The civil rights movement in the 1960s changed the face of the classroom by introducing students of different cultures to the educational environment. While it has presented opportunities that were once unheard of for these students, it has also tiptoed through various complications that arise from mixing individuals of different cultures and races together in a similar environment. These complications are both covert and subtle, and affect the self-esteem and confidence of the student.
Those students who are isolated due to their gender, race, orientation or religion experience a lack of confidence due to their exclusion from the group as a whole. They can feel cast out of the group and as such feel they lack a support system to help them. Students who feel this isolation seek out others of their own race, and as such leave these students open to discrimination and further perpetuation of a stereotype because they are not seen as individuals, but as a group that is outside the "norm."
Stereotypes subtly affect the expectations these students have with each other, and the educators have with their students. Students who belong to certain groups, whether by race or gender, may be expected to perform to a lower standard than the majority when it comes to certain subjects.

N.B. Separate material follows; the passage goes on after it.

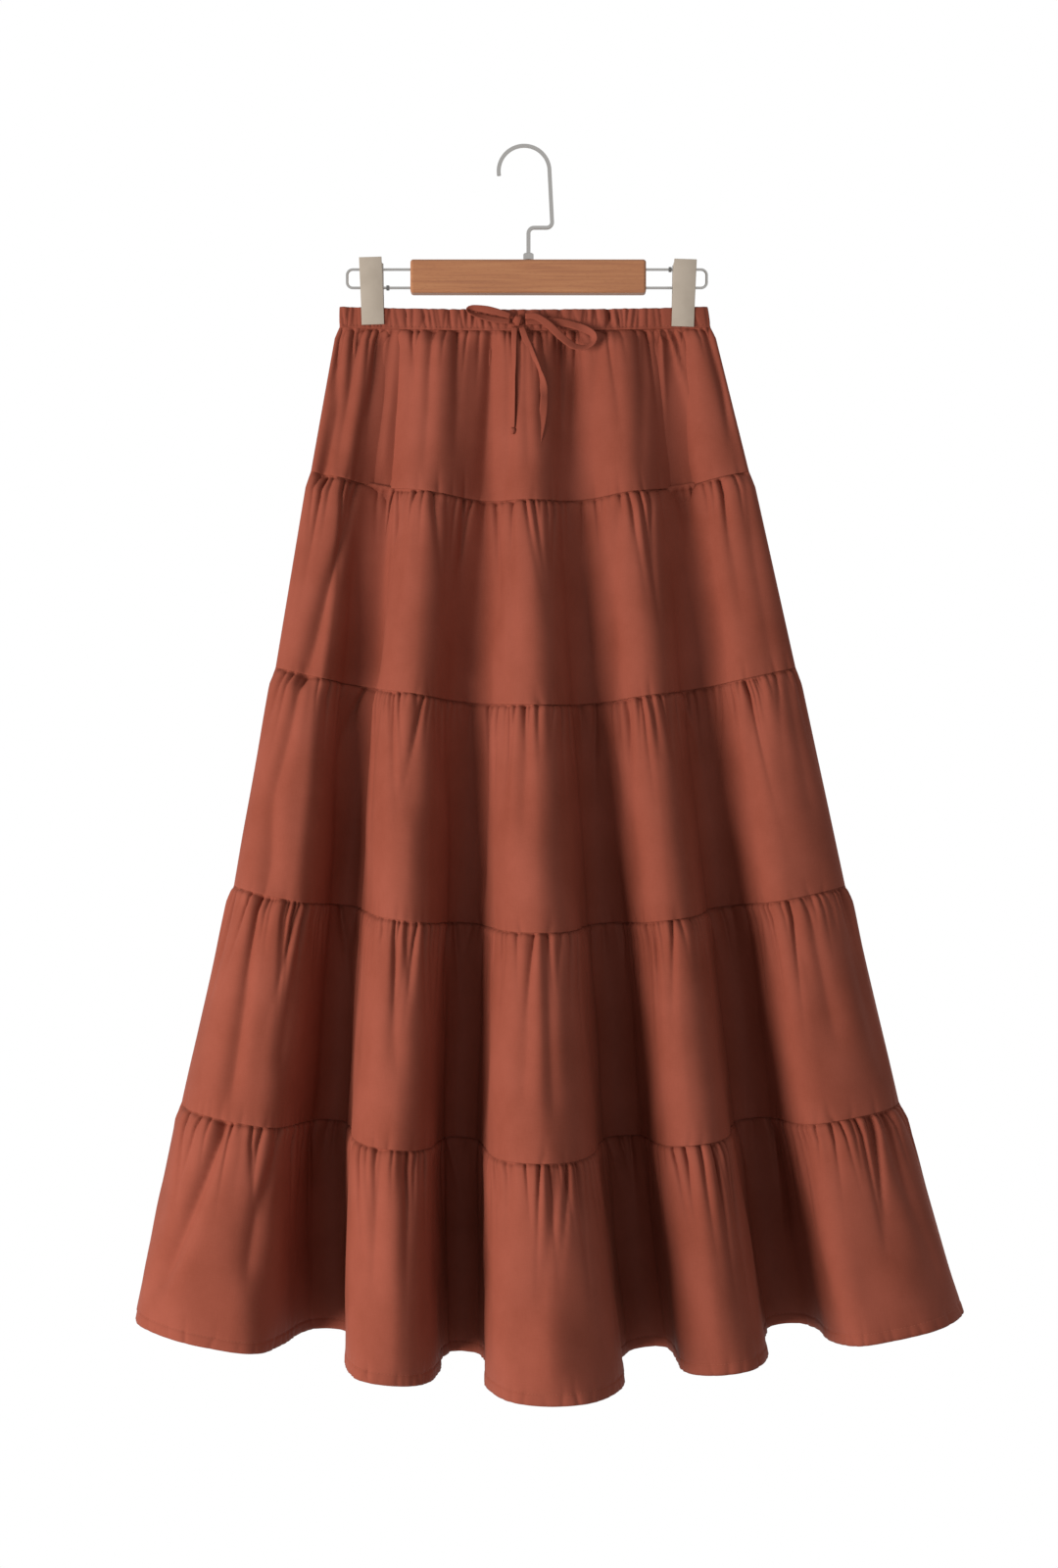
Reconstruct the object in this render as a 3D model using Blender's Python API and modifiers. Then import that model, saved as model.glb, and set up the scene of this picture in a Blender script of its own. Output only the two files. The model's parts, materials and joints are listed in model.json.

This undermines the confidence of the student, who may not attempt to break through the barriers set in place by generic, outdated or unsubstantiated stereotypes. Educators should avoid classifying students by their cultural diversity only and encourage them to perform at an equal level.
Another subtle discrimination that these culturally diverse students may face is the language used when addressing them. Epithets should never be tolerated as they perpetuate the disrespect and discrimination based on the aforementioned stereotypes. How the faculty chooses to speak to the students or groups of students sets the tone of how students will ultimately relate to each other. Classroom policies need to reflect a cross-cultural inclusion and protection against discrimination, that give each student equal consideration.
The level of discrimination each student faces depends entirely upon his perception. Whereas the cultural majority may not sense that there are any problems in regards to racial discrimination or attitudes that affect inclusion into the group, those in the minority may feel the sting of subtle attitude shifts much more acutely. Equality begins with how these differences in perception are treated. Equal weight should be given to the feelings of these students, especially by counsellors and educators, who may not share the same experiences of exclusion or discrimination, no matter how subtle, that the student may be facing.